1. Field of the Invention
The present invention relates generally to an apparatus and method for data communication in a wireless communication system. More particularly, the present invention relates to an apparatus and method for periodically allocating uplink resources in a broadband wireless communication system.
2. Description of the Related Art
A number of radio communication technologies have been suggested as candidates for rapid mobile communications. Among those, the Orthogonal Frequency Division Multiplexing (OFDM) scheme is accepted as the most dominant next-generation radio communication technology. In the future, it is anticipated that the OFDM scheme will be adopted to most radio communication technologies. Wireless Metropolitan Area Network (WMAN), which is specified by IEEE 802.16 of 3.5G technology and which is incorporated herein by reference, also adopts the OFDM scheme as a standard.
To transmit data in the uplink in OFDM based broadband wireless communication system, a terminal needs to be allocated uplink resources from a Base Station (BS). The resource is represented in the form of (symbol, subchannel) in two dimensions. The symbol indicates the time and the subchannel indicates the frequency. In general, the basic unit of the uplink resource allocation is a slot, and the amount of the resources is represented as the number of slots.
In the IEEE 802.16 system, the terminal is allocated the uplink resource as follows.
The terminal requests an uplink transmission by sending a ranging code to the BS. The BS sends to the terminal an allocation message (CDMA allocation UL-MAP IE( )) including uplink resource (the number of slots) information allowing it to send a bandwidth request message.
The terminal sends a bandwidth request message to the BS over the slots allocated using the allocation message. The BS allocates the uplink resources to the terminal by analyzing the bandwidth request message, and sends an uplink map message (UL-MAP IE( )) including the allocated resource information to the terminal. Next, the terminal transmits UL data using the resources allocated from the BS.

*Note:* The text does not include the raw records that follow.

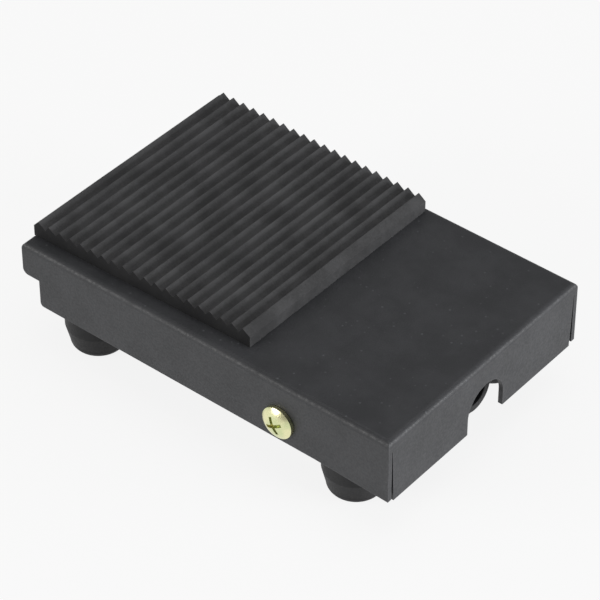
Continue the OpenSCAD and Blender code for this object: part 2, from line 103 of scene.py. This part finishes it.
def make_camera():
    azimuth = math.radians(CAMERA_AZIMUTH)
    elevation = math.radians(CAMERA_ELEVATION)
    target = Vector(CAMERA_TARGET) * MM
    back = Vector((
        math.sin(azimuth) * math.cos(elevation),
        -math.cos(azimuth) * math.cos(elevation),
        math.sin(elevation),
    ))
    data = bpy.data.cameras.new("camera")
    data.lens = CAMERA_LENS
    data.sensor_width = 36
    data.clip_start = 0.05
    camera = bpy.data.objects.new("camera", data)
    camera.location = target + back * CAMERA_DISTANCE * MM
    aim(camera, target)
    bpy.context.collection.objects.link(camera)
    bpy.context.scene.camera = camera


def area_light(name, location, target, size, power, colour):
    data = bpy.data.lights.new(name, "AREA")
    data.shape = "RECTANGLE"
    data.size = size[0]
    data.size_y = size[1]
    data.energy = power
    data.color = colour
    light = bpy.data.objects.new(name, data)
    light.location = location
    aim(light, target)
    bpy.context.collection.objects.link(light)


def make_lights():
    area_light("heel_light", (0.95, 0.35, 0.22), (0, 0, 0.02), (0.7, 0.3), 7.5, (0.97, 0.98, 1.0))
    area_light("side_light", (-0.55, -0.95, 0.42), (0, 0, 0.02), (0.6, 0.4), 5.0, (1.0, 0.99, 0.97))
    area_light("top_light", (0.1, 0.1, 1.3), (0, 0, 0), (0.9, 0.9), 3.5, (1.0, 1.0, 1.0))


def make_world():
    world = bpy.data.worlds.new("studio")
    bpy.context.scene.world = world
    world.use_nodes = True
    tree = world.node_tree
    tree.nodes.clear()
    path = add(tree, "ShaderNodeLightPath")
    seen = either(tree, path.outputs["Is Camera Ray"], path.outputs["Is Transmission Ray"])
    strength = add(tree, "ShaderNodeMapRange", {"Value": seen, "To Min": 0.28, "To Max": 1.0})
    background = add(tree, "ShaderNodeBackground", {"Color": (1, 1, 1, 1), "Strength": strength.outputs[0]})
    out = add(tree, "ShaderNodeOutputWorld")
    tree.links.new(background.outputs[0], out.inputs["Surface"])


def make_floor():
    """White floor that looks white itself and keeps a faint shadow."""
    white = 0.86
    own_glow = 0.86
    shape = bmesh.new()
    bmesh.ops.create_grid(shape, x_segments=1, y_segments=1, size=4)
    floor = new_object("floor", shape)
    material, tree, out = new_material("floor_white")
    diffuse = add(tree, "ShaderNodeBsdfDiffuse", {"Color": (white, white, white, 1)})
    glow = add(tree, "ShaderNodeEmission", {"Color": (1, 1, 1, 1), "Strength": 1.0})
    path = add(tree, "ShaderNodeLightPath")
    seen = either(tree, path.outputs["Is Camera Ray"], path.outputs["Is Glossy Ray"])
    share = times(tree, seen, own_glow)
    mix = add(tree, "ShaderNodeMixShader", {0: share, 1: diffuse.outputs[0], 2: glow.outputs[0]})
    tree.links.new(mix.outputs[0], out.inputs["Surface"])
    floor.data.materials.append(material)


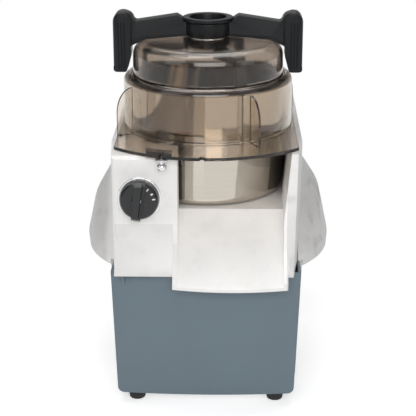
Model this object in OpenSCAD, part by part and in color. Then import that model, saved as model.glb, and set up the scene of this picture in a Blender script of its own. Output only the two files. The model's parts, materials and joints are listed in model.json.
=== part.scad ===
// Commercial food processor: a cutter bowl with a clear lid and a hand-turned scraper, standing on
// a belt-driven machine base with an ejection chute. Millimetres, +Z up, the front faces -Y.
// The origin is on the table, in the middle of the machine's width and depth.

/* [Base] */
// Width over the two side handles
overall_w = 285; // [276:1:300]
// Depth from the chute lip to the back
overall_d = 350; // [345:1:380]
// Height of a rubber foot
foot_h = 12; // [9:0.5:20]
// Radius of a rubber foot
foot_r = 10.5; // [9:0.5:12]
// Height of the lower body, from its base plate to the casting
cover_h = 148; // [146:1:160]
// Half width of the front cover at its top
cover_half_w = 105; // [104:0.5:106]
// How much narrower each side of the lower body is at the bottom
cover_taper = 5; // [2:0.5:6]
// Wall of the moulded front cover
cover_wall = 3; // [2.5:0.1:3.4]
// Sheet thickness of the rear shell and the base plate
sheet_t = 2; // [1.5:0.1:2.5]

/* [Casting] */
// Height of the upper casting
casting_h = 130; // [128:1:136]
// Half width of the casting at its flanks
flank_half_w = 107; // [106.5:0.5:109]
// Wall of the casting
wall = 4; // [3.5:0.1:5]
// Reach of the control panel in front of the bowl axis
panel_reach = 124; // [122:0.5:127]
// Depth of the bowl recess below the deck
recess_depth = 70; // [66:1:74]
// Reach of the chute lip in front of the bowl axis
chute_reach = 158; // [155:1:162]
// Width of the chute between its rims
chute_w = 116; // [110:1:118]
// Tilt of the side handles' rim, front edge down
handle_tilt = 12; // [8:1:15]

/* [Bowl] */
// Outside radius of the bowl
bowl_r = 87; // [84:0.5:87.5]
// Height of the bowl
bowl_h = 128; // [122:1:134]
// Sheet thickness of the bowl
bowl_wall = 1.2; // [1:0.1:1.6]
// Radius between the bowl's wall and its floor
bowl_corner_r = 9; // [6:0.5:12]

/* [Knife] */
// Radius swept by the knife blades
knife_r = 82; // [76:0.5:82]
// Thickness of a knife blade
blade_t = 2.2; // [1.8:0.1:2.6]
// Number of teeth along a blade's edge
blade_teeth = 11; // [7:1:13]

/* [Lid] */
// Outside radius of the lid's cylinder
lid_r = 97; // [96.5:0.25:98.5]
// Wall of the moulded lid
lid_wall = 3; // [2.5:0.1:3.2]
// Radius of the dome above the shoulder
dome_r = 86.6; // [84:0.2:87]
// Height of the dome's edge above the shoulder
dome_h = 36; // [33:0.5:40]
// Height that the dome's top gains towards the middle
dome_rise = 5.5; // [3:0.25:7]
// Reach of the lid's flange plate in front of the bowl axis
flange_reach = 142; // [140:0.5:146]
// Radius of the fin ribs
rib_r = 116; // [112:0.5:118]
// Thickness of a fin rib
rib_t = 2.5; // [2:0.1:3.5]

/* [Handle and scraper] */
// Half width over the two grips
grip_half_w = 107.5; // [106:0.5:112]
// Depth of a grip from front to back
grip_depth = 30; // [26:1:36]
// Height of a grip
grip_h = 67; // [65:0.5:70]
// Outside radius of the feed collar's rim
collar_r = 29; // [28:0.25:30.5]
// Radius of the feed hole
feed_r = 19.5; // [17:0.25:20]
// Radius to the outside of the scraper's wipers
wiper_r = 80; // [77:0.25:81]

/* [Drive] */
// Radius of the drive shaft
shaft_r = 10; // [9:0.25:10.5]
// Radius of the motor shaft
motor_shaft_r = 7.5; // [6.5:0.25:8]
// Outside radius of the motor's core
motor_r = 52; // [48:0.5:54]
// Length of the motor's core
core_h = 52; // [44:1:54]
// Distance between the bowl axis and the motor axis
belt_centres = 115; // [112:0.5:118]
// Teeth of the motor pulley
motor_teeth = 24; // [22:1:26]
// Teeth of the drive pulley
drive_teeth = 48; // [44:1:50]
// Pitch of the belt's teeth
belt_pitch = 5; // [4.8:0.1:5.2]

/* [Knob] */
// Radius of the control knob
knob_r = 22; // [19:0.5:23]
// Height of the knob above its bezel
knob_h = 11; // [9:0.5:13]

/* [Hidden] */
$fn = 72;

// Fits and helpers for cuts
seat_gap = 0.3;
run_gap = 0.05;
slip_gap = 0.02;
free_gap = 1;
over = 1;
arc_steps = 6;

// Levels, from the table up
base_z = foot_h;
foot_z = base_z + cover_h;
deck_z = foot_z + casting_h;
recess_z = deck_z - recess_depth;
bowl_z = recess_z + seat_gap;
rim_z = bowl_z + bowl_h;
flange_z = deck_z + 2 * seat_gap;
flange_t = 3.6;
seal_t = 3.6;
shoulder_under_z = rim_z + seal_t + 2 * seat_gap;
shoulder_z = shoulder_under_z + lid_wall + seat_gap;
dome_z = shoulder_z + dome_h;
dome_top_z = dome_z + dome_rise;

// Places in plan: everything is drawn from the bowl axis, with the front towards -Y
axis_y = chute_reach - overall_d / 2;
rear_y = overall_d / 2 - axis_y;
handle_r = overall_w / 2;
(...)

FIG. 1 depicts a conventional uplink resource allocating method in a broadband wireless communication system.
In FIG. 1, four terminals are assigned five, three, three, and four uplink (UL) slot resources through four UL-MAP IE( ) respectively. Unlike the downlink using the two-dimensional resource allocation method, the uplink allots the resources in one dimension. Each UL-MAP IE( ) contains slot number information (duration information). The terminal recognizes the resources allocated to the other terminals by sequentially interpreting UL-MAP IE( ), and determines a number of slots starting from the start of the allocated slots as its own resources.
Table 1 shows UL-MAP IE( ) for allocating the uplink resource.
TABLE 1UL-MAP IE( ) { CID UIUC Duration Repetition coding indication}
In Table 1, the resource allocating message UL-MAP IE( ) includes Connection IDentifier (CID) information for distinguishing services and terminals, Uplink Interval Usage Code (UIUC) information for designating a modulation scheme, Duration information for indicating a number of allotted slots, and Repetition coding indication information for designating a number of repetition codings.
To allocate the same uplink resources to the four terminals in each frame, four resource allocation messages of FIG. 1 need to be broadcast in every frame. However, in case of a service where the terminal periodically transmits the uplink data (e.g., VoIP service), resources may be unnecessarily wasted as the BS allocates the uplink resources using the resource allocation messages in every frame.
The IEEE 802.16 system maximizes a degree of freedom in the frame constitution by constituting the minimum transmission unit (data burst) of the downlink using one subchannel and one symbol and constituting the minimum transmission unit of the uplink using one slot. However, as the degree of freedom increases, control information to be transmitted also increases. Thus, when a plurality of user data exists within the frame, the information informed to the users using DL-MAP and UL-MAP act as considerable overhead. At the worst, the system throughput may be degraded because of the small amount of allocable resources for the actual traffics.